Application Server-2 403 (including analysis engine that executes online iteration process 200 and time series monitoring process 300) in the network architecture 400. Server computers 60 may also be configured as Data Server 411 for retrieving historical plant data from Database 412 in the network architecture 400 for building the pattern model. The server computers 60 may further be configured as an Instrumentation, Control, and Operation Computer 405 that is configured as part of the Distributed Control System (DCS) 404 in the network architecture 400. The Instrumentation, Control, and Operation Computer 405 may be communicatively coupled to client devices 50, including sensors 406-407 and other measurement control devices (valves, actuators, heaters, and the like 409A-I) for adjusting a plant process based on the built/deployed pattern model.

[0099] FIG. 8 is a diagram of the internal structure of a computer (e.g., client

processor/device 50 or server computers 60) in the computer system of FIG. 7. Each computer 50, 60 contains system bus 79, where a bus is a set of hardware lines used for data transfer among the components of a computer or processing system. Bus 79 is essentially a shared conduit that connects different elements of a computer system (e.g., processor, disk storage, memory, input/output ports, network ports, etc.) that enables the transfer of information between the elements. Attached to system bus 79 is I/O device interface 82 (such as User Interface 401 of the network architecture 400 of FIG. 4) for connecting various input and output devices (e.g., keyboard, mouse, displays, printers, speakers, etc.) to the computer 50, 60. Network interface 86 allows the computer to connect to various other devices attached to a network (e.g., network 70 of FIG. 7). Memory 90 provides volatile storage for computer software instructions 92 and data 94 used to implement an embodiment of the present invention (e.g., pattern model building process 100, online iteration 200 of the pattern model, time series monitoring process 300, user interface implementation, and supporting code detailed above). Disk storage 95 provides non-volatile storage for computer software instructions 92 and data 94 used to implement an embodiment of the present invention. Central processor unit 84 is also attached to system bus 79 and provides for the execution of computer instructions.

[00100] In one embodiment, the processor routines 92 and data 94 are a computer program product (generally referenced 92), including a computer readable medium (e.g., a removable storage medium such as one or more DVD-ROM's, CD-ROM's, diskettes, tapes, etc.) that provides at least a portion of the software instructions for the invention system. Computer program product 92 can be installed by any suitable software installation procedure, as is well known in the art. In another embodiment, at least a portion of the software instructions may also be downloaded over a cable, communication and/or wireless connection. In other embodiments, the invention programs are a computer program propagated signal product 107 embodied on a propagated signal on a propagation medium (e.g., a radio wave, an infrared wave, a laser wave, a sound wave, or an electrical wave propagated over a global network such as the Internet, or other network(s)). Such carrier medium or signals provide at least a portion of the software instructions for the present invention routines/program 92.
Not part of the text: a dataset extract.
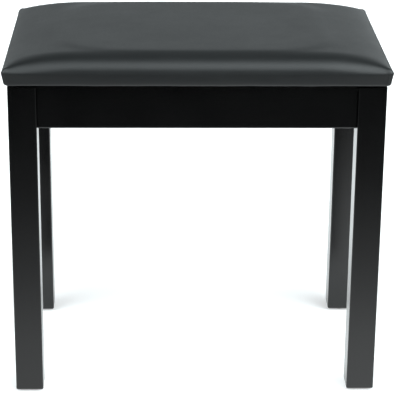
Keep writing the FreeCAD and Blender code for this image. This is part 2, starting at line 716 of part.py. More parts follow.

[00101] In alternate embodiments, the propagated signal is an analog carrier wave or digital signal carried on the propagated medium. For example, the propagated signal may be a digitized signal propagated over a global network (e.g., the Internet), a telecommunications network, or other network. In one embodiment, the propagated signal is a signal that is transmitted over the propagation medium over a period of time, such as the instructions for a software application sent in packets over a network over a period of milliseconds, seconds, minutes, or longer. In another embodiment, the computer readable medium of computer program product 92 is a propagation medium that the computer system 50 may receive and read, such as by receiving the propagation medium and identifying a propagated signal embodied in the propagation medium, as described above for computer program propagated signal product. [00102] Generally speaking, the term "carrier medium" or transient carrier encompasses the foregoing transient signals, propagated signals, propagated medium, storage medium and the like.

[00103] In other embodiments, the program product 92 may be implemented as a so called Software as a Service (SaaS), or other installation or communication supporting end-users.

[00104] The teachings of all patents, published applications and references cited herein are incorporated by reference in their entirety.

[00105] While this invention has been particularly shown and described with references to example embodiments thereof, it will be understood by those skilled in the art that various changes in form and details may be made therein without departing from the scope of the invention encompassed by the appended claims.